# MK2 Grounding Points.....



## scottlarsen (Oct 28, 2003)

have recently installed a new (to me) stereo in my car..... for the grounding wire i just put a nut and bolt through a hole in the "body panel" of my car behind the rear seat..... hope this makes sense!
i sanded down the body panel and then tightened the connection down (the ground terminal is directly on metal), but i am wondering if this is NOT a good ground location..... new to stereos and all and if there is a better ground point i would love some help!

thanks in advance

if it matters i have two 10" rockfords, powered by a 600W kenwood amp.....


----------



## BassNotes (Mar 16, 2005)

Connection to the chassis is generally always a good grounding point, provided that the engine block and battery - terminal are well connected to it, too.

IIRC, on a MkII there is a grounding strap between the engine and chassis, in addition to the - battery cable. All these connections need to be good.


----------



## scottlarsen (Oct 28, 2003)

i have NO idea where the engine ground to chassis is.... i thought about replacing a bunch of my grounds (big three) but i noticed some of them disappeared into the grey "loom" from the factory, can't trace the wires without taking that off....... can you even tell me GENERALLY where to look for the engine ground??? at least i can clean it up then.....

thanks in advance for your help.....if i am understanding you correctly where i have my ground wire is fine, just need to spruce up my other connections/make sure they are ok?


----------



## BassNotes (Mar 16, 2005)

Follow the - battery cable. Sorry, I don't have my Mk2 any more (in nearly 20 years of driving it I'd traced and worked on a lot of its electrical circuits) but if I dig up my old Bentley manual in the garage I might find some more info.

You can always add a ground strap using a short piece (i.e., just long enough to reach safely between the attachment points) of heavy copper braid with a ring terminal at each end. The alternator is the electrical power source when the engine is running, and its body is the ground, or zero voltage reference point.
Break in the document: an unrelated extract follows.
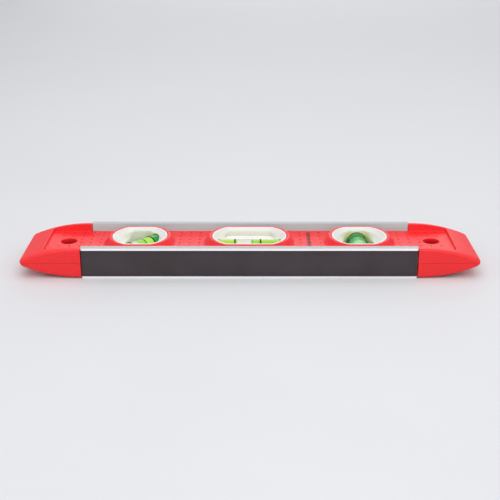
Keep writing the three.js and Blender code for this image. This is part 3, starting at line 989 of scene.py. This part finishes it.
def build_rails():
    y0, y1 = BASE_LOW[1], BASE_HIGH[1]
    groove_low, groove_high = MID - GROOVE_HALF, MID + GROOVE_HALF
    section = rounded([
        (y0, 0, 0.28), (y1, 0, 0.45), (y1, groove_low, 0.1), (y1 - GROOVE, groove_low, 0.05),
        (y1 - GROOVE, groove_high, 0.05), (y1, groove_high, 0.1), (y1, DEPTH, 0.45), (y0, DEPTH, 0.28),
        (y0, DEPTH - LIP, 0.12), (y0 + RECESS, DEPTH - LIP, 0.05), (y0 + RECESS, LIP, 0.05), (y0, LIP, 0.12),
    ])
    x0, x1 = BASE_LOW[0] + BASE_ENDS[0], BASE_HIGH[0] + BASE_ENDS[1]
    obj = bar("base_rail_metal", section, x0, x1, METAL, 0.15, 1.0, y0, 1, y1)
    stand_for(obj, ["base_rail"])
    y0, y1 = TOP_LOW[1], TOP_HIGH[1]
    section = rounded([
        (y0, 0, 0.35), (y1, 0, 0.4), (y1, DEPTH, 0.4), (y0, DEPTH, 0.35),
        (y0, groove_high, 0.1), (y0 + GROOVE, groove_high, 0.05),
        (y0 + GROOVE, groove_low, 0.05), (y0, groove_low, 0.1),
    ])
    x0, x1 = TOP_LOW[0] + TOP_ENDS[0], TOP_HIGH[0] + TOP_ENDS[1]
    obj = bar("top_rail_metal", section, x0, x1, METAL, 0.15, 1.0, y1, -1, y0)
    stand_for(obj, ["top_rail"])
    for name, low, high, material, slot, r in (
            ("magnet_strip", MAGNET_LOW, MAGNET_HIGH, MAGNET, "magnet_strip", 0.18),
            ("magnet_adhesive", TAPE_LOW, TAPE_HIGH, TAPE, "magnet_adhesive", 0.04)):
        section = rounded([
            (low[1], low[2], r), (high[1], low[2], r), (high[1], high[2], r), (low[1], high[2], r)])
        obj = bar(f"{name}_sheet", section, low[0] + STRIP_ENDS[0], high[0] + STRIP_ENDS[1], material, r)
        stand_for(obj, [name])


build_rails()


# ---------------------------------------------------------------- housings and vials
# (growth of the window outline, height above the mid plane, share of the throat, share of the foot)
HOUSING_PROFILE = [
    (0.0, 0.0, 0, 0), (0.0, 7.36, 0, 0), (-0.04, 7.45, 0, 0), (-0.13, 7.5, 0, 0), (-0.62, 7.5, 0, 0),
    (-0.76, 7.47, 0, 0), (-0.87, 7.39, 0, 0), (-0.95, 7.26, 0, 0), (-1.45, 6.48, 0.35, 0),
    (-1.8, 5.9, 0.72, 0.05),
    (-1.92, 5.66, 0.86, 0.09), (-2.0, 5.44, 0.85, 0.15), (-2.0, 4.9, 0.7, 0.3), (-2.0, 4.4, 0.53, 0.47),
    (-2.0, 3.95, 0.35, 0.65), (-2.0, 3.55, 0.16, 0.84), (-2.0, 3.2, 0, 1),
]
FLOOR_Z = 3.2
BOWL_FROM = 5.44
BOWL_STRETCH = 1.4
INNER_UP = WIN_HALF - 2.0
INNER_R = 1.3


def inner_outline(corner_x, turn, corner_steps=12, end_steps=30):
    """Outline inside the bowl: small corners and a wide end arc that meets them at the given turn."""
    up = INNER_UP - INNER_R
    big = INNER_R + up / math.sin(turn)
    end_centre = corner_x - INNER_R - (big - INNER_R) * math.cos(turn)
    arcs = [
        (corner_x - INNER_R, -up, INNER_R, -math.pi / 2, -turn, corner_steps),
        (end_centre, 0.0, big, -turn, turn, end_steps),
        (corner_x - INNER_R, up, INNER_R, turn, math.pi / 2, corner_steps),
    ]
    return outline_from(arcs)


def build_housing(w):
    depth = 1.0 if w.turn == 0 else BOWL_STRETCH
    upper = HOUSING_PROFILE[:1]
    for g, z, t, b in HOUSING_PROFILE[1:]:
        upper.append((g, z if z > BOWL_FROM else BOWL_FROM - (BOWL_FROM - z) * depth, t, b))
    lower = [(g, -z, t, b) for g, z, t, b in reversed(upper) if z > 0]
    profile = upper + lower
    throat = inner_outline(w.throat_x, w.throat_turn)
    foot = inner_outline(w.foot_x, w.foot_turn)
    rings = [
        window_outline(w.half, g) * (1 - t - b) + throat * t + foot * b + (w.x, w.y)
        for g, _, t, b in profile]
    count = len(rings[0])
    verts = [(px, py, z + MID) for ring, (_, z, _, _) in zip(rings, profile) for px, py in ring]
    faces = turned_out(verts, sweep_faces(len(rings), count, join=True))
    white = white_plastic(w)
    obj = add_object(f"{w.name}_housing_shell", verts, faces, white)
    boolean(obj, cutter_along(w, w.socket))
    stand_for(obj, [f"{w.name}_housing"])
    if w.turn == 0:
        ring = foot + (w.x, w.y)
        verts = [(px, py, z + MID) for z in (-FLOOR_Z, FLOOR_Z) for px, py in ring]
        faces = sweep_faces(2, count) + [tuple(range(count)), tuple(reversed(range(count, 2 * count)))]
        plate = add_object(f"{w.name}_housing_floor", verts, turned_out(verts, faces), white)
        boolean(plate, cutter_along(w, w.socket))


def to_vial(w, points):
    """Points about the vial's centre with its axis along X, put in the row frame in millimetres."""
    p = np.asarray(points, float)
    c, s = math.cos(w.turn), math.sin(w.turn)
    return np.column_stack([
        w.vial[0] + p[:, 0] * c - p[:, 1] * s, w.vial[1] + p[:, 0] * s + p[:, 1] * c, w.vial[2] + p[:, 2]])


def revolve(profile, sides=72, join=False):
    """Points and faces of a profile of (along, radius) turned about the X axis."""
    verts, faces, rows = [], [], []
    for t, r in profile:
        if r < 1e-6:
            rows.append([len(verts)])
            verts.append((t, 0.0, 0.0))
        else:
            rows.append(list(range(len(verts), len(verts) + sides)))
            verts += [(t, r * math.cos(2 * math.pi * k / sides), r * math.sin(2 * math.pi * k / sides))
                      for k in range(sides)]
    pairs = list(zip(rows, rows[1:]))
    if join:
        pairs.append((rows[-1], rows[0]))
    for a, b in pairs:
        for k in range(sides):
            n = (k + 1) % sides
            if len(a) == 1 and len(b) == 1:
                continue
            if len(a) == 1:
                faces.append((a[0], b[n], b[k]))
            elif len(b) == 1:
                faces.append((a[k], a[n], b[0]))
            else:
                faces.append((a[k], a[n], b[n], b[k]))
    return verts, turned_out(verts, faces)


def cutter_along(w, radius):
    half = w.vial_half + 0.12
    verts, faces = revolve([(-half, 0), (-half, radius), (half, radius), (half, 0)], 96)
    return add_object("cutter", to_vial(w, verts), faces, None, body=None)


def vial_piece(w, part, profile, material, body=BODY, join=False, reshape=None):
    verts, faces = revolve(profile, join=join)
    if reshape is not None:
        verts = reshape(np.array(verts))
    along = np.array([v[0] for v in verts])
    points = to_vial(w, verts)
    obj = add_object(f"{w.name}_{part}_form", points, faces, material, body, attrs={"along": along})
    return stand_for(obj, [f"{w.name}_{part}"])


def dome(x, r, ease, sign):
    """Quarter-round run from the rim to the flat end."""
    return [(x - sign * ease * (1 - math.sin(a)), r - ease * (1 - math.cos(a)))
            for a in [math.pi / 2 * k / 5 for k in range(6)]]


def build_vial(w):
    half = w.vial_half
    bore_end, plug_face = half - 0.4, -half + 1.2
    outer = [(bore_end, 0), (bore_end, BORE_R - 0.2), (bore_end - 0.2, BORE_R), (-half + 0.15, BORE_R),
             (-half, BORE_R + 0.03), (-half, VIAL_R - 0.05), (-half + 0.05, VIAL_R)]
    outer += dome(half, VIAL_R, 0.5, 1) + [(half, 0)]
    vial_piece(w, "tube", outer, ACRYLIC)
    vial_piece(w, "plug", [(-half + 0.1, 0), (-half + 0.1, PLUG_R - 0.15), (-half + 0.25, PLUG_R),
                           (plug_face - 0.1, PLUG_R), (plug_face, PLUG_R - 0.1), (plug_face, 0)],
               PLUG)
    fill = [(plug_face + 0.05, 0), (plug_face + 0.05, LIQUID_R - 0.2), (plug_face + 0.2, LIQUID_R)]
    fill += [(t, LIQUID_R) for t in np.linspace(plug_face + 1, bore_end - 1, 13)]
    fill += [(bore_end - 0.2, LIQUID_R), (bore_end - 0.05, LIQUID_R - 0.2), (bore_end - 0.05, 0)]
    vial_piece(w, "liquid", fill, LIQUIDS[w.name])
    length, width, height, centre = w.bubble_half, 4.0, 2.6, 2.7

    def egg(points):
        p = points * (length, width, height)
        p[:, 2] += centre
        r = np.hypot(p[:, 1], p[:, 2])
        limit = LIQUID_R + 0.02
        k = np.where(r > limit, limit / np.maximum(r, 1e-9), 1.0)
        p[:, 1:] *= k[:, None]
        p[:, 0] += w.bubble
        return p
    ball = [(-math.copysign(abs(math.cos(a)) ** 0.5, math.cos(a)), math.sin(a) ** 0.5)
            for a in np.linspace(0, math.pi, 33)]
    ball[0], ball[-1] = (-1, 0), (1, 0)
    vial_piece(w, "bubble", ball, BUBBLES[w.name], f"{w.name}_bubble", reshape=egg)
    for mark in "ab":
        low, high = box_mm(f"{w.name}_ring_{mark}")
        away = (low + high) / 2 - w.vial
        at = away[0] * math.cos(w.turn) + away[1] * math.sin(w.turn)
        ring = [(at - 0.35, 5.02), (at - 0.35, 5.08), (at - 0.3, 5.14), (at + 0.3, 5.14), (at + 0.35, 5.08),
                (at + 0.35, 5.02)]
        colour = DIM_INK if w.name == "plumb_vial" else INK
        vial_piece(w, f"ring_{mark}", ring, colour, join=True)


for window in WINDOWS:
    build_housing(window)
    build_vial(window)


# ---------------------------------------------------------------- printed bars, no lettering
def build_print():
    verts, faces = [], []
    top = MID + WEB + 0.012
    x0, x1 = 29.25, 31.2
    y = -10.5
    for i in range(19):
        height = (0.95, 0.7, 1.1)[i % 3]
        inner = (0.0, 0.35, 0.15, 0.0, 0.5)[i % 5]
        n = len(verts)
        verts += [(x0 + inner, y, top), (x1, y, top), (x1, y + height, top), (x0 + inner, y + height, top)]
        faces.append((n, n + 1, n + 2, n + 3))
        y += height + 0.45
    obj = add_object("print_bars", verts, faces, PRINT)


build_print()


# ---------------------------------------------------------------- stage, light, camera
# (name, place, width, height, power), all aimed at the middle of the object
LIGHTS = [
    ("key", (0.1, -0.72, 0.78), 1.5, 0.9, 6.3),
    ("fill", (-0.2, -1.0, 0.22), 1.0, 0.35, 0.35),
    ("overhead", (0.0, 0.1, 0.9), 0.9, 0.9, 2.9),
    ("side_left", (-1.1, -0.25, 0.5), 0.8, 0.8, 1.6),
    ("side_right", (1.1, -0.25, 0.5), 0.8, 0.8, 1.6),
    ("backdrop", (0.1, 1.3, 0.5), 1.0, 0.7, 2.8),
]
ELEVATION = math.radians(20.63)
DISTANCE = 0.528
AIM_DROP = 0.00043
SENSOR = 36
FOCAL = 1025.2 / 500 * SENSOR


def build_stage():
    verts = [(-3000, -3000, 0), (3000, -3000, 0), (3000, 3000, 0), (-3000, 3000, 0)]
    obj = add_object("studio_floor", verts, [(0, 1, 2, 3)], floor_material(), body=None)
    world = bpy.data.worlds.new("studio")
    bpy.context.scene.world = world
    world.use_nodes = True
    world.node_tree.nodes["Background"].inputs[0].default_value = (0.93, 0.95, 1.0, 1)
    world.node_tree.nodes["Background"].inputs[1].default_value = 0.53


def area_light(name, place, size_x, size_y, energy):
    data = bpy.data.lights.new(name, "AREA")
    data.shape = "RECTANGLE"
    data.size, data.size_y = size_x, size_y
    data.energy = energy
    light = bpy.data.objects.new(name, data)
    bpy.context.scene.collection.objects.link(light)
    light.location = place
    light.rotation_euler = (-Vector(place)).to_track_quat("-Z", "Y").to_euler()


def build_light():
    for settings in LIGHTS:
        area_light(*settings)


def build_camera():
    back = Vector((0, -math.cos(ELEVATION), math.sin(ELEVATION)))
    up = Vector((0, math.sin(ELEVATION), math.cos(ELEVATION)))
    aim = Vector((0, 0, MID * MM)) - up * AIM_DROP
    data = bpy.data.cameras.new("camera")
    data.sensor_width = SENSOR
    data.lens = FOCAL
    data.clip_start = 0.01
    camera = bpy.data.objects.new("camera", data)
    bpy.context.scene.collection.objects.link(camera)
    camera.location = aim + back * DISTANCE
    camera.rotation_euler = (-back).to_track_quat("-Z", "Y").to_euler()
    bpy.context.scene.camera = camera


build_stage()
build_light()
build_camera()
bpy.context.scene.view_settings.view_transform = "Standard"

bpy.context.view_layer.update()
It's mounted (securely, I hope!) to the engine, so attach the ground strap to a convenient bolt on the engine or bellhousing, and the other end to a spot on the chassis.


----------



## BassNotes (Mar 16, 2005)

The Bentley manual says that in the engine compartment there are ground points at the body/chassis near the battery, on the transmission, and on the cylinder head.


----------



## scottlarsen (Oct 28, 2003)

thanks man for all your help, i am just in a crappy shift at work right now and can't get to it much for at least three days or so...... i will let you know when i get somewhere here!

thanks again for your help!


----------